Ep.2: Implications of coronavirus for economies, markets, policy and the regulatory response

It’s a global medical emergency and a very unusual economic shock, a once-in-a-century event. The precipitous stock market drop has been faster than any in history. The monetary and fiscal response is equally unprecedented – extraordinary measures for extraordinary times. The economic toll will be severe, but the scale and duration of the damage are guesswork at this point.
To help understand what’s happening and what to look out for next, listen to Richard Mably, Head of News Performance at Refinitiv,  as he chaired a discussion with Reuters journalists reporting on the story

Discussion points:   

The problem
After bird flu, SARS and MERS, did warnings about the risk of a global flu pandemic fail to get sufficient attention; were there credible voices warning it would spread out of China?   

The policy reaction
Interest rates floored to zero again,  QE relaunched, “helicopter” payments straight to workers, loan guarantees, debt forbearance, tax breaks. What else can be done?
Are the markets missing the kind of global leadership provided by the advent of the G20 in 2008? 

The market reaction
Which are the industry sectors hit hardest and which are thriving. Any surprises on that front? 
The rush to cash and the dollar is signalling a global funding crunch. Can that be averted? 

What next?
What measures are being considered in Washington for a rolling back of post-2008 financial regulation?
What are the signs you’ll look for that the stock markets have bottomed a la March 6, 2009? 
What are the sorts of range of forecasts you’re seeing for global economic contraction by quarter and for the year? 
Once we’re in recovery, might there be another bout of deflation worries or, given all the money spent, is inflation going to be a concern?



Michelle Price Deputy Finance Editor, Americas, Reuters

Michelle is deputy finance editor for the Americas region at Reuters, based in Washington DC. She moved to the United States in August 2017 to run the financial policy file and lead coverage of the Trump administration’s financial regulation agenda, before which she was a reporter for Reuters in Hong Kong covering the opening up of the Chinese capital markets and the greater Asia region for four years. Born in London, England, Michelle was a technology and financial journalist in the UK for eight years before moving to Hong Kong. She has a B.A. Hons. and M.A. in history from the University of Cambridge. 

Josephine Mason Breaking Company News Editor Europe, Reuters

Josephine Mason runs EMEA companies news coverage for Reuters in London. She has been at Reuters for nearly nine years, joining in the commodities team in New York. In 2016, she moved to Beijing to report on China’s vast commodities market and then turned her hand to stock markets in Europe. Before Reuters, she worked for metals trade publication Metal Bulletin and news wire AFX News.

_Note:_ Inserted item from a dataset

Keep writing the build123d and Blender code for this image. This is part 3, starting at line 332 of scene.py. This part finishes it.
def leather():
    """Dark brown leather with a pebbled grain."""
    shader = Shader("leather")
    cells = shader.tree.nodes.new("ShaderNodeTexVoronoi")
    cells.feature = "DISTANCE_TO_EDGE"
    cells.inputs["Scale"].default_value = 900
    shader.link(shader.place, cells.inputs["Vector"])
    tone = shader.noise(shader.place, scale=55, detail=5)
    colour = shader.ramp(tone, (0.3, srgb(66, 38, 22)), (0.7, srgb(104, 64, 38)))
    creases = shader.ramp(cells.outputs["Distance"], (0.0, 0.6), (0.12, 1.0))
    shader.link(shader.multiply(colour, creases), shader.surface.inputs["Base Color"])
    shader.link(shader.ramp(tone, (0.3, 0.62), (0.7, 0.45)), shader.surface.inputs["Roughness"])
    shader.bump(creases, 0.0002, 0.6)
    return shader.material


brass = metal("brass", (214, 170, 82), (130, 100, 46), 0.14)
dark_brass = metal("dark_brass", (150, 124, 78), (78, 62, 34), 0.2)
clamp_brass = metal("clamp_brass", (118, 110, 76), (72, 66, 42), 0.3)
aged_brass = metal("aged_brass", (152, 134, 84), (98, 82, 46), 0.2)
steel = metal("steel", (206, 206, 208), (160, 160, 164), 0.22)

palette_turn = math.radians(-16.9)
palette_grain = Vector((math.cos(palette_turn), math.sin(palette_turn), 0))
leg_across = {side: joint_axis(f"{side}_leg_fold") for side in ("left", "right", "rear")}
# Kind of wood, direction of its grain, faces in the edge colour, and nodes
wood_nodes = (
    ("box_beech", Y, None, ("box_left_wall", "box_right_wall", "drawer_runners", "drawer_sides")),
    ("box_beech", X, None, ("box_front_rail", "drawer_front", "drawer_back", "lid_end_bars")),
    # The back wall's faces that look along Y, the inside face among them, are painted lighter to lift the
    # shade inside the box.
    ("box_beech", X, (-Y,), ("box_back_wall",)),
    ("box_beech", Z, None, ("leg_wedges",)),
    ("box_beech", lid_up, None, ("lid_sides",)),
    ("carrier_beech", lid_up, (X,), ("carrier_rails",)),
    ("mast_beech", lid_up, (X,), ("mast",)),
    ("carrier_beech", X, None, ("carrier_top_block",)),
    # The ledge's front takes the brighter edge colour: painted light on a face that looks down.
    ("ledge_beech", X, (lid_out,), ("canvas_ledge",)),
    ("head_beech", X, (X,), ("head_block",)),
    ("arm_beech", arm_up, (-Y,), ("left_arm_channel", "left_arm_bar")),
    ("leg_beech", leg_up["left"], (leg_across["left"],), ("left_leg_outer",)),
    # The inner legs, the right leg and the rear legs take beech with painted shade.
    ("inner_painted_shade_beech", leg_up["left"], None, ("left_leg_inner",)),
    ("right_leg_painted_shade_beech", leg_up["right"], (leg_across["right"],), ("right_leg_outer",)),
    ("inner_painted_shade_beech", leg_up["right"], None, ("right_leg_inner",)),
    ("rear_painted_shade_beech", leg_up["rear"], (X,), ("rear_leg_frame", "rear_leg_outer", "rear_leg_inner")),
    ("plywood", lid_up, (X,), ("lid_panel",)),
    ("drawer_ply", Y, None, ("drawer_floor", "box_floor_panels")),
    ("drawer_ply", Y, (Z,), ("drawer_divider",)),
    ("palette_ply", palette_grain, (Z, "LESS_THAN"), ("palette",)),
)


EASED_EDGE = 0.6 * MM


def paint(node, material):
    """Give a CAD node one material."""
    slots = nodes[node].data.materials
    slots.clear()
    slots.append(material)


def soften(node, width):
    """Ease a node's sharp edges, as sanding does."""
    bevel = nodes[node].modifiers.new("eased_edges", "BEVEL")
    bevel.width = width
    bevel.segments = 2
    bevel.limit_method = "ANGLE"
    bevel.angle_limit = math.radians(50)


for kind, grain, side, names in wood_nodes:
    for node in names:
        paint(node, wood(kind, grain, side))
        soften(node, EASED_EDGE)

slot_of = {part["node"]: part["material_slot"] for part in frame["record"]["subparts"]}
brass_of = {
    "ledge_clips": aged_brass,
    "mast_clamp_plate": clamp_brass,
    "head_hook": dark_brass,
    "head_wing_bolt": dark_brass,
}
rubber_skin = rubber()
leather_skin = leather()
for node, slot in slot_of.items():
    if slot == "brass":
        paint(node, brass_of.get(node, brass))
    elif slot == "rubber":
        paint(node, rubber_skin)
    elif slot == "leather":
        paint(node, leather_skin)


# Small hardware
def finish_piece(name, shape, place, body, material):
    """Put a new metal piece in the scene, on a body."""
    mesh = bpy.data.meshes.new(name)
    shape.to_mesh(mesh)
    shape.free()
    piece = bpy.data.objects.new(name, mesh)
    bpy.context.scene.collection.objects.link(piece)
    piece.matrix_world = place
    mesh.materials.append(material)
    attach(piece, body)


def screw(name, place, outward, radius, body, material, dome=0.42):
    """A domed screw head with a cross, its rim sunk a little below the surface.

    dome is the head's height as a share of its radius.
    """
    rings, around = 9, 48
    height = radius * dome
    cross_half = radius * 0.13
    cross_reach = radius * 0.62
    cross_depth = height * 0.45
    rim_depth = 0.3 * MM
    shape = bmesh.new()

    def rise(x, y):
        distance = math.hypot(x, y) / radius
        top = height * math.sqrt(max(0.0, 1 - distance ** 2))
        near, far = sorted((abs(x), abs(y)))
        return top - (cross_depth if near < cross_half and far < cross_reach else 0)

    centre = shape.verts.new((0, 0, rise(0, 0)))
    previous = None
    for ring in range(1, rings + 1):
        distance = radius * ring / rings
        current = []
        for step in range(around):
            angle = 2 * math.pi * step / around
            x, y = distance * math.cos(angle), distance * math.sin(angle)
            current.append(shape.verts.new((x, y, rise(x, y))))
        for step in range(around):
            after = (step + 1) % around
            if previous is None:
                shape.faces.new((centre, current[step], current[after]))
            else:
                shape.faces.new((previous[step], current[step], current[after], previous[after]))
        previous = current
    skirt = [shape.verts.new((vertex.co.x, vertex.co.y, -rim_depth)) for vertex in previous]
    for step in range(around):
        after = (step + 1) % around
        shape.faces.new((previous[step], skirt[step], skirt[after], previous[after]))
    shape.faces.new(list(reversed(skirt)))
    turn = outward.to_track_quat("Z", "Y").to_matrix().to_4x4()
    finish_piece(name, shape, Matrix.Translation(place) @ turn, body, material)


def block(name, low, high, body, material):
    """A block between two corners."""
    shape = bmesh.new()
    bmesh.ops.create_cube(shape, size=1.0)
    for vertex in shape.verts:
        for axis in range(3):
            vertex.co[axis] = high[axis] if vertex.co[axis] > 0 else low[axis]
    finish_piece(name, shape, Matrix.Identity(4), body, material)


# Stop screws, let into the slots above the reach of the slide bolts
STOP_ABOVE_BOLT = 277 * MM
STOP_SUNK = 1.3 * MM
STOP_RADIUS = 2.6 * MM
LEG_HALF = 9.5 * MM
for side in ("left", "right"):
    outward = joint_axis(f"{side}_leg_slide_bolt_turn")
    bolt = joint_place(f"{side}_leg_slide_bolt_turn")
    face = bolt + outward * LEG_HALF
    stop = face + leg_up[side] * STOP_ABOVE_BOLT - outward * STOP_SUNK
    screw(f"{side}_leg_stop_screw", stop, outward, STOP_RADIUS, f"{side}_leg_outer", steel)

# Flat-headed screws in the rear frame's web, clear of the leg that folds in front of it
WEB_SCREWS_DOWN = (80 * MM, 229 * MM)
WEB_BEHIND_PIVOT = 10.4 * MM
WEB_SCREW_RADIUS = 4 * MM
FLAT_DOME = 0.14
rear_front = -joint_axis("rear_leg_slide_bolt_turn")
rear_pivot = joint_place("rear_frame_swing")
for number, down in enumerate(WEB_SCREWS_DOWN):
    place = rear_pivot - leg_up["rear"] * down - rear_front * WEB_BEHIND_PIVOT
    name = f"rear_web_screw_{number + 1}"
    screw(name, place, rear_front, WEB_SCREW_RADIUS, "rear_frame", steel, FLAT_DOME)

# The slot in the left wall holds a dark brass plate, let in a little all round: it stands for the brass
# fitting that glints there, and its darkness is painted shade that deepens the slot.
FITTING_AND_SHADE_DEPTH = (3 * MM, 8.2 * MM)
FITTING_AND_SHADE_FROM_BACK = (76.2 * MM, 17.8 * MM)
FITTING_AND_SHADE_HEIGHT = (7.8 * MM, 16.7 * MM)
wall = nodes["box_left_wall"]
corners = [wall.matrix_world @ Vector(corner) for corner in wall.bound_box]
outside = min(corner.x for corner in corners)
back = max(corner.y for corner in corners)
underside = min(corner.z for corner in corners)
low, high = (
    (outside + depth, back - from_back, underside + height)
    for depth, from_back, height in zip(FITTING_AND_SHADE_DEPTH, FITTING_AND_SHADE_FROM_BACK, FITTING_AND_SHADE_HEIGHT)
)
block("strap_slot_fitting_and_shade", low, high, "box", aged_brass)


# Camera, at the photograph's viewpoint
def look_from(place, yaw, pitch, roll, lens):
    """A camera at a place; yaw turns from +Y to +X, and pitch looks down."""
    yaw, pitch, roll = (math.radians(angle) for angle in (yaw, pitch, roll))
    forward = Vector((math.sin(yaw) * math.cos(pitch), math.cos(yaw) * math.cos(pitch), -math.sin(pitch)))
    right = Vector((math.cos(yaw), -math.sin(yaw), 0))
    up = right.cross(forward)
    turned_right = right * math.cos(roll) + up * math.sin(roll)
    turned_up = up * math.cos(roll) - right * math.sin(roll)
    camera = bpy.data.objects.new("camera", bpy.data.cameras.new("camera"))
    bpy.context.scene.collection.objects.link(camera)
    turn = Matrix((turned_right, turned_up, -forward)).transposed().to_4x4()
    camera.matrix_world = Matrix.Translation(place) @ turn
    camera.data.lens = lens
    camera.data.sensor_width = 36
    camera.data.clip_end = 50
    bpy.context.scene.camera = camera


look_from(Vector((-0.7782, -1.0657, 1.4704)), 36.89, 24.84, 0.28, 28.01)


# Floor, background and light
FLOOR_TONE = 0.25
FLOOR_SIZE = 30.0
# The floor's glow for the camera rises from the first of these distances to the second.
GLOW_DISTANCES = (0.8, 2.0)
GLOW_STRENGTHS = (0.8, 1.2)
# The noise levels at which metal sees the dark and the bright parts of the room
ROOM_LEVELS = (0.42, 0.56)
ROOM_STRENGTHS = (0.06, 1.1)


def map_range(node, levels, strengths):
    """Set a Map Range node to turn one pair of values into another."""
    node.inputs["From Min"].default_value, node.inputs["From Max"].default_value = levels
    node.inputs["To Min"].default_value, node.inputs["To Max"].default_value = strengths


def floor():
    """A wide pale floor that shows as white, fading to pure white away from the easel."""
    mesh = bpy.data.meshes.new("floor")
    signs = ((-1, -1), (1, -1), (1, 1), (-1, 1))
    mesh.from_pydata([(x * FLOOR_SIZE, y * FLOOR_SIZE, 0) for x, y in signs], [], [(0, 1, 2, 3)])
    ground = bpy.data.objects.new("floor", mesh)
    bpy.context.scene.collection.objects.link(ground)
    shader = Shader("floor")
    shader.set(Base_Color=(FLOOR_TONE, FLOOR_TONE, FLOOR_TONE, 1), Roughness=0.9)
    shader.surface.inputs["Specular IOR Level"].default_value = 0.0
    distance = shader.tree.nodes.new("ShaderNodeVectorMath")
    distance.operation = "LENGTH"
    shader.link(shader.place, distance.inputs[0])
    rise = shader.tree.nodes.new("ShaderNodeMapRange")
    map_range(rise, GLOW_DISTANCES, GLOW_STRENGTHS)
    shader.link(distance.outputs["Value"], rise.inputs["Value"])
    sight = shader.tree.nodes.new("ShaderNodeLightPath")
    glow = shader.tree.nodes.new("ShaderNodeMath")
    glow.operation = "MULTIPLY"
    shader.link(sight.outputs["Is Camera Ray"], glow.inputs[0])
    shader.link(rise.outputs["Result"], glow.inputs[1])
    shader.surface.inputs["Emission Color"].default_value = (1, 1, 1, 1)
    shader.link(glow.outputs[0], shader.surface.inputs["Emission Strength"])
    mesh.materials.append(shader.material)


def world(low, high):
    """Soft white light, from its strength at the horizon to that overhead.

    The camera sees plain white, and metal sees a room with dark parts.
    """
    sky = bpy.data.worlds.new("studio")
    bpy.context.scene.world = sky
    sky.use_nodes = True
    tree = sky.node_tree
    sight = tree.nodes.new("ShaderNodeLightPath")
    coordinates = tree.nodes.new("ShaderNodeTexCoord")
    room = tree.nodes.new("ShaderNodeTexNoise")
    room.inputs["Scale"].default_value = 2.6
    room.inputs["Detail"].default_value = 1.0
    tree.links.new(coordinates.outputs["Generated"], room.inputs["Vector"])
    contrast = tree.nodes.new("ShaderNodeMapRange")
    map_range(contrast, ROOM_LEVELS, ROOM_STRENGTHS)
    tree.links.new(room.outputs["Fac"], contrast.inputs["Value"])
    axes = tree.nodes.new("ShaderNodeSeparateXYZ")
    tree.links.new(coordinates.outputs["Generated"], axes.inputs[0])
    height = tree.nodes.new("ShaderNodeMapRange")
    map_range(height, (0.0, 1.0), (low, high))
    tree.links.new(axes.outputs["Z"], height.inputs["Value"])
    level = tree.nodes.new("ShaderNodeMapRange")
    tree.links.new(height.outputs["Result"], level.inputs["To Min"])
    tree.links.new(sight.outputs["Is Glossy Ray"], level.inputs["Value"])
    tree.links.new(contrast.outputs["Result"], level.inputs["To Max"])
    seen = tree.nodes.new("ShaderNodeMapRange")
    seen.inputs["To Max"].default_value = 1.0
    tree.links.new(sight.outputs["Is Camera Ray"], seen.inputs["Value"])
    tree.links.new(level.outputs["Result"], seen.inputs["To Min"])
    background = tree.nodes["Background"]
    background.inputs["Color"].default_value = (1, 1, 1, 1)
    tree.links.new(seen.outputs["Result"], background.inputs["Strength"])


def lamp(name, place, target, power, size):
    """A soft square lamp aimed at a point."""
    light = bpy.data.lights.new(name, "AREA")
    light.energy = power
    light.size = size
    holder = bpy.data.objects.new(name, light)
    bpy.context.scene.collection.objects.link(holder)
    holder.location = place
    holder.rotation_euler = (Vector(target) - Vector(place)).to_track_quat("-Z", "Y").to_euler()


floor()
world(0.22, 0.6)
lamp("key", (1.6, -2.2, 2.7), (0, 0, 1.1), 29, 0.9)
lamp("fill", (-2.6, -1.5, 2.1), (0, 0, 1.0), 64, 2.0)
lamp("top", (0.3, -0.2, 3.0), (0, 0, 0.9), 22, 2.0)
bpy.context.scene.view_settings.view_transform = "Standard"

MODERATOR: Richard Mably Head of News Performance, Refinitiv

Richard Mably joined Refinitiv in January as Head of News Performance after 33 years as a financial reporter and editor, 25 of them at Reuters where he specialised in energy and spent many happy years chasing oil ministers at OPEC meetings. He was Global Commodities and Energy editor at Reuters from 1997 to 2013, editor for Europe, Middle East and Africa from 2014-2016 and Global Editor for Financial Markets, Commodities and Energy from 2017-2019. Before that he worked for Lloyds of London Press, Platts – where he set the cash price of Brent before futures took off – and AP-Dow Jones.

Mike Dolan Editor-at-Large for Finance & Markets, Reuters

Mike Dolan is Reuters  Editor-at-Large for Finance & Markets and has worked as an editor, correspondent and columnist at Reuters for the past 25 years - specializing in global economics, policymaking and financial markets across the G7 and emerging economies. A graduate in economics and politics from Trinity College Dublin, Mike previously worked with Bloomberg and Euromoney and received Reuters awards for his work during the financial crisis in 2007/2008 and on frontier markets in 2010. He was a regular Reuters columnist in the International New York Times between 2010 and 2015 and has this year re-started a twice weekly column for Reuters clients including Refinitiv. 

Daniel Burns Editor, U.S Economics, Reuters

Dan Burns is Reuters’ U.S. Economics Editor. His team of reporters across the country is responsible for coverage of the U.S. Federal Reserve and the U.S. economy at large. He is also coordinates Reuters’ global central bank coverage in partnership with economics editors in Europe and Asia. A 1985 graduate of the University of Notre Dame, and with a masters degree in journalism from the University of Maryland, Mr. Burns has been in the news business for nearly three decades and has been with Reuters for more than 22 years. He joined Reuters in 1997 as a corporate news reporter in New York and has taken a series of more senior roles throughout his Reuters career. He oversaw the creation of Reuters’ first unified U.S. financial markets news unit in 2005, combining previously disparate teams reporting on the U.S. stock, bond and currency markets into a single operation positioned to better track and analyze the flow of money across assets. He has also held other leadership positions, including U.S. General News Editor and regional financial markets editor for the Americas, and has worked extensively with Reuters financial video operations.